The last was something I can't remember and can't find. Something like "Alone in the Dark", about a generations ship out on a manned mission to explore and find life. The main character wakes up, unable to remember and thinks another character drugged him. The secondary bi character is a lech and has fucked several people with dubious methods (gets them drunk/high and they are embarrassed to have fucked the ship's slut the next day, he doesn't rape.) When the MC sleeps with the slut it's more implied what's going on and he's "Oh, well, yes, hmm."
As for gays on tv, other than campy shit I enjoy because it's funny, there's nothing I can recommend. The recent Andromeda Strain had a gay character that literally only said something like "Oh, yeah, I'm gay." That was more diversity shit than actual gay. He was a sexless soldier in the background, so, just done to give them kudos. There was no point to it, he had no reason to say it, the whole exchange was forced.

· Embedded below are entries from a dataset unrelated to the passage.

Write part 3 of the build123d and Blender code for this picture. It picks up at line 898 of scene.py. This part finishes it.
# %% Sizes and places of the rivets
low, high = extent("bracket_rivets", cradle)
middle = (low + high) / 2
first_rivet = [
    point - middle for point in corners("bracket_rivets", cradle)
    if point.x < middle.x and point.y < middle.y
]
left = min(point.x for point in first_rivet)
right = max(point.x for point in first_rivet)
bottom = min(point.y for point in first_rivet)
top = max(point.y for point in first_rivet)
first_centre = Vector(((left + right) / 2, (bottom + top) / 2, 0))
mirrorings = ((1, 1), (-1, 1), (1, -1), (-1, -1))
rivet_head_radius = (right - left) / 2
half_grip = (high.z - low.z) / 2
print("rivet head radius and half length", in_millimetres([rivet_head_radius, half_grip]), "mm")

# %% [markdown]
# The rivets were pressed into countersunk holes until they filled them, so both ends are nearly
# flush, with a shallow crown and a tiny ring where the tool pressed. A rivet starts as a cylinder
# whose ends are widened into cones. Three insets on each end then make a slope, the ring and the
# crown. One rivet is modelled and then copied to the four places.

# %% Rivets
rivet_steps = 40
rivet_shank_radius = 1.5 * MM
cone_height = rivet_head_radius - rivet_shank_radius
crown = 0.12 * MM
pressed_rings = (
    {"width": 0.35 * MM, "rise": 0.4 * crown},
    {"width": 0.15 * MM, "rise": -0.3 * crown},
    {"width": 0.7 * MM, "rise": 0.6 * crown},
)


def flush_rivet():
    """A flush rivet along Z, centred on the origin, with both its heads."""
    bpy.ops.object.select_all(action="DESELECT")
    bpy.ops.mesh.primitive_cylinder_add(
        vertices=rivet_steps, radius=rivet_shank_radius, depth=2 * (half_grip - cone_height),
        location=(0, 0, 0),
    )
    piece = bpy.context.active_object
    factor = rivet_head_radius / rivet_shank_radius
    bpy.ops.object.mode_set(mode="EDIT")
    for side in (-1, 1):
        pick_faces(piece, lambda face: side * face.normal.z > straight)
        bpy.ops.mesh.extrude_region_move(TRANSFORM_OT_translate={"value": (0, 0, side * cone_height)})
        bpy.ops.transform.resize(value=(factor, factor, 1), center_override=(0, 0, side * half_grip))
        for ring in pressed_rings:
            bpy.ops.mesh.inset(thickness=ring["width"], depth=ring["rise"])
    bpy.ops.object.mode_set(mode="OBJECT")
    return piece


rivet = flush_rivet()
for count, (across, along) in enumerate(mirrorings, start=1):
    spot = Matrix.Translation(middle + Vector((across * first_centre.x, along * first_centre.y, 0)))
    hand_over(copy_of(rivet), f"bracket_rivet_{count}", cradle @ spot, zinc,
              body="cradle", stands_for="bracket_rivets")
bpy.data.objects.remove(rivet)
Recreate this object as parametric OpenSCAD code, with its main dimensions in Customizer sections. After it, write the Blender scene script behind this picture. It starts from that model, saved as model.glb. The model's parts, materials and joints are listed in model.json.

There was one tv movie that's not Scifi that was surprisingly not-queeny shit. John Stamos and the gay guy from Firefly starred in a movie about them being brothers, one was gay and the other straight. Both were in relationships that they were cool with. It was before the supreme court case, so gay marriage wasn't legal. I really liked it because they took a nuanced approach to how families deal with it. Because Stamos' character was fine up until his bother wanted to get married. It ended with them debating whether it was right and Stamos' character still hadn't changed his mind. This one was a good movie of the week, but boy did it set the community into full-frothing fucking fits. By community, I mean the queers (straight women with stupid hair who claim not to be straight) and their purse dog-type queens. This was at the end of my involvement with the community because these people were going mainstream and I pulled the cord on the gay train as the next station was my stop.
That episode of Married...With Children was the freaking highlight of my young gay life. A normal person was gay. And Al didn't instantly hate him showed what real life could be like. It was super fucking funny too.